As she winds down her second of two three-year terms, Deb looks back on the Board of Managers’ bazaars, bake sales, and legendary spring and summer parties. All designed to uplift residents and sustain the atmosphere that Deb’s grandmother loved and that her mother now enjoys.

“I never doubted my mother would receive excellent care at Homeland,” she says. “They’ve treated her so well. I couldn’t ask for better care. It’s a five-star facility. That’s the reason I wanted her here. Everyone has gone out of their way to make sure she’s comfortable.”

Deb and her husband of 35 years, J. Gary McDivitt, are seasoned travelers who have been around the United States and Europe. They have cruised the Rhine and Danube rivers, toured Ireland and taken a trip to Prague, Vienna, and Budapest.
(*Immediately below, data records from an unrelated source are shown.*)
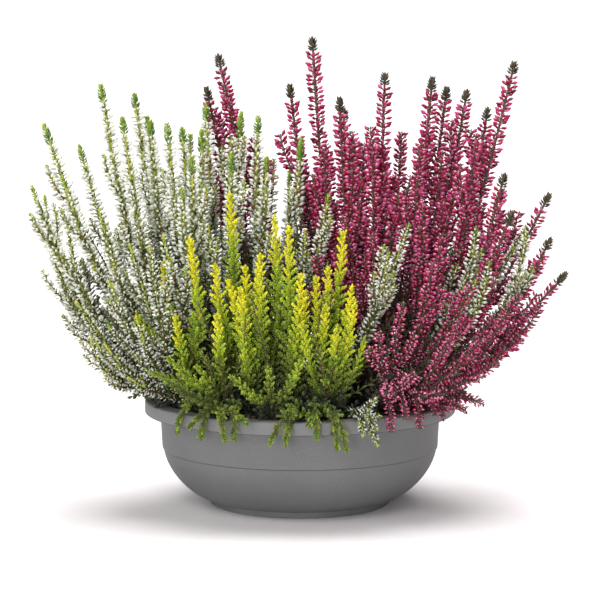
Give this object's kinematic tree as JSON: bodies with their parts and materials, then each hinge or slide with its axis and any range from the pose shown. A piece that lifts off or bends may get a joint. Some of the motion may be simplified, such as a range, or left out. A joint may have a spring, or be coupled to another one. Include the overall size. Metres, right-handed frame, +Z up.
{
  "type": "potted heather",
  "caption": "Round bowl planter with a low foot and a down-turned lip, filled with soil and planted with white, magenta and yellow-leaved heathers that fan out over its rim.",
  "frame": {"origin": "middle of the flat underside of the bowl's foot, on the surface that it stands on", "axes": "+Z up; +X to the magenta heather's side; -Y to the yellow heather's side, which is the front"},
  "size_m": [0.392, 0.2494, 0.343],
  "materials": {
    "bowl": "matt dark grey moulded plastic",
    "potting_soil": "damp dark potting compost, crumbly",
    "white_heather": "slim matt white buds with green leafy tips on brown stems",
    "magenta_heather": "plump satin crimson to magenta buds with olive tips on brown stems",
    "yellow_heather": "matt scale leaves, yellow at the tips and green below"
  },
  "bodies": {
    "root": {"bowl": "bowl", "magenta_spray_01": "magenta_heather", "magenta_spray_02": "magenta_heather", "magenta_spray_03": "magenta_heather", "magenta_spray_04": "magenta_heather", "magenta_spray_05": "magenta_heather", "magenta_spray_06": "magenta_heather", "magenta_spray_07": "magenta_heather", "magenta_spray_08": "magenta_heather", "magenta_spray_09": "magenta_heather", "magenta_spray_10": "magenta_heather", "magenta_spray_11": "magenta_heather", "magenta_spray_12": "magenta_heather", "magenta_spray_13": "magenta_heather", "magenta_spray_14": "magenta_heather", "magenta_spray_15": "magenta_heather", "magenta_spray_16": "magenta_heather", "magenta_spray_17": "magenta_heather", "magenta_spray_18": "magenta_heather", "magenta_spray_19": "magenta_heather", "magenta_spray_20": "magenta_heather", "magenta_spray_21": "magenta_heather", "magenta_spray_22": "magenta_heather", "magenta_spray_23": "magenta_heather", "potting_soil": "potting_soil", "trailing_spray_01": "yellow_heather", "trailing_spray_02": "yellow_heather", "trailing_spray_03": "white_heather", "white_spray_01": "white_heather", "white_spray_02": "white_heather", "white_spray_03": "white_heather", "white_spray_04": "white_heather", "white_spray_05": "white_heather", "white_spray_06": "white_heather", "white_spray_07": "white_heather", "white_spray_08": "white_heather", "white_spray_09": "white_heather", "white_spray_10": "white_heather", "white_spray_11": "white_heather", "white_spray_12": "white_heather", "white_spray_13": "white_heather", "white_spray_14": "white_heather", "white_spray_15": "white_heather", "white_spray_16": "white_heather", "white_spray_17": "white_heather", "white_spray_18": "white_heather", "white_spray_19": "white_heather", "white_spray_20": "white_heather", "white_spray_21": "white_heather", "white_spray_22": "white_heather", "white_spray_23": "white_heather", "yellow_spray_01": "yellow_heather", "yellow_spray_02": "yellow_heather", "yellow_spray_03": "yellow_heather", "yellow_spray_04": "yellow_heather", "yellow_spray_05": "yellow_heather", "yellow_spray_06": "yellow_heather", "yellow_spray_07": "yellow_heather", "yellow_spray_08": "yellow_heather", "yellow_spray_09": "yellow_heather"}
  },
  "joints": []
}
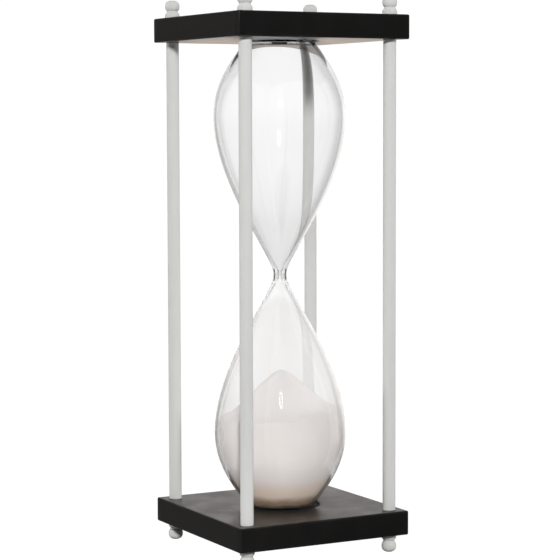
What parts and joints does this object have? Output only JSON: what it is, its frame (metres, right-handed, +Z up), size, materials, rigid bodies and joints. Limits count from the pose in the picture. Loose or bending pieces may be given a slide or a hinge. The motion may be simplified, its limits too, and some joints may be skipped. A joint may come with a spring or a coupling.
{
  "type": "hourglass",
  "caption": "Tall sand timer: blown double-bulb glass with pale sand, held between square black plates by white round posts with turned finials and feet.",
  "frame": {"origin": "centre of the square of the four foot tips, on the surface the hourglass stands on", "axes": "+Z up along the glass's axis; -Y is the front face and +X is to its right, each square to the plates' sides"},
  "size_m": [0.14, 0.14, 0.4089],
  "materials": {
    "black_paint": "satin black paint on wood",
    "white_paint": "satin white paint on turned wood",
    "stud_steel": "plain threaded steel",
    "seat_rubber": "matte",
    "clear_glass": "gloss, clear",
    "plug_rubber": "matte",
    "pale_sand": "fine loose pale sand"
  },
  "bodies": {
    "frame": {"bottom_plate": "black_paint", "top_plate": "black_paint", "post_front_left": "white_paint", "post_front_right": "white_paint", "post_back_left": "white_paint", "post_back_right": "white_paint", "foot_front_left": "white_paint", "foot_front_right": "white_paint", "foot_back_left": "white_paint", "foot_back_right": "white_paint", "finial_front_left": "white_paint", "finial_front_right": "white_paint", "finial_back_left": "white_paint", "finial_back_right": "white_paint", "lower_stud_front_left": "stud_steel", "lower_stud_front_right": "stud_steel", "lower_stud_back_left": "stud_steel", "lower_stud_back_right": "stud_steel", "upper_stud_front_left": "stud_steel", "upper_stud_front_right": "stud_steel", "upper_stud_back_left": "stud_steel", "upper_stud_back_right": "stud_steel", "bottom_seat": "seat_rubber", "top_seat": "seat_rubber"},
    "glass_unit": {"lower_bulb": "clear_glass", "neck": "clear_glass", "upper_bulb": "clear_glass", "fill_plug": "plug_rubber", "sand": "pale_sand"}
  },
  "joints": [
    {"name": "glass_turn", "type": "hinge", "parent": "frame", "child": "glass_unit", "pos_m": [0, 0, 0.20445], "axis": [0, 0, 1], "continuous": true}
  ]
}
Around 2007, they built a beach house in Lewes, Delaware, that Deb’s mother liked as well. Jean Brinser was a woman ahead of her time – fiercely independent and a groundbreaking high school business teacher.

“She loved going to the beach,” Deb says. “She liked to go out to eat. It was a nice little getaway for her.”

Today, Deb loves visiting her mother at Homeland and, as a Board of Managers member, talking to all the residents.

“They have such interesting stories,” she says. “You hear about their lifestyles and what their lives have been like and their experiences. People come in from different places. It’s been a terrific experience, as a board member and as somebody who has a family member there.”